Hampir bersamaan dengan keruntuhan Elizabeth.


Sejak SMA, Elizabeth sudah menonjol. Ia menyukai program komputer. Sudah pula bakat bisnis: menjual program komputer ke sekolah-sekolah di Tiongkok.

Elizabeth juga belajar bahasa Mandarin. Keinginannyi menjadi orang kaya tak tertahankan.

Elizabeth cantik sekali –sebagai remaja putri. Kecantikannyi bisa dibilang 5-i. Matanyi sangat hidup. Lehernyi sangat jenjang. Bibirnyi ranum seperti bibir Sunyahni. Wajahnyi cendekia.

Saat kelas 3 SMA, Elizabeth bertemu laki-laki berumur 38 tahun. Beda umur, jauh. Beda warna kulit, jauh. Beda budaya, jauh.

Nama laki-laki itu: Ramesh Balwani. Orang Pakistan berdarah India. Ia diajak orang tuanya pindah ke India, lalu ke Amerika Serikat.

Balwani kuliah komputer di Stanford University lalu mengambil MBA di University of California Berkeley, tidak jauh dari San Francisco.

Balwani sudah punya istri –beda bangsa, beda kulit, beda budaya: Keiko Fujimoto. Dia seorang seniman di California yang keturunan Jepang.

Tahun itu Balwani bertemu Elizabeth.

Tahun itu Balwani menceraikan Keiko.


Elizabeth tidak takut laki-laki asing dari India. Dia hanya takut jarum suntik.

Ketakutannyi itulah yang menjadi inspirasi untuk memulai bisnis. Sambil kuliah Elizabeth melahirkan ide ini: tes darah tanpa mengambil darah.

Lahirlah Theranos –singkatan dari therapy and diagnosis. Awalnya terpikir juga untuk memberi nama start-up itu Real Time Cures.
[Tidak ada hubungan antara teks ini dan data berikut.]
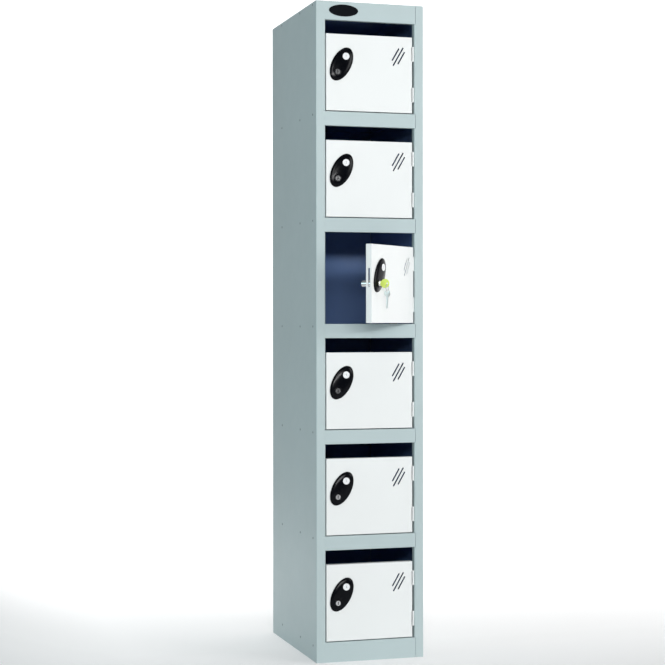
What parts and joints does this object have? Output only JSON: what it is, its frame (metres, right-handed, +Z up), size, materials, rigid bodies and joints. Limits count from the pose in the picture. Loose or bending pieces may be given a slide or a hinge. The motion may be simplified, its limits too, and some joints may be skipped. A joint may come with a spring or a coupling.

Tapi kata \'\'cure\'\' dianggap terlalu umum: apanya yang dirawat. Kurang spesifik diagnose.

Dasar pikirannyi: kalau tekanan darah, detak jantung, gula darah bisa dites dengan alat yang simpel mengapa tes darah tidak bisa dibuat sederhana –dan murah. Pun sekarang ini tes serapan oksigen pun sudah begitu sederhananya: hanya dari ujung jari.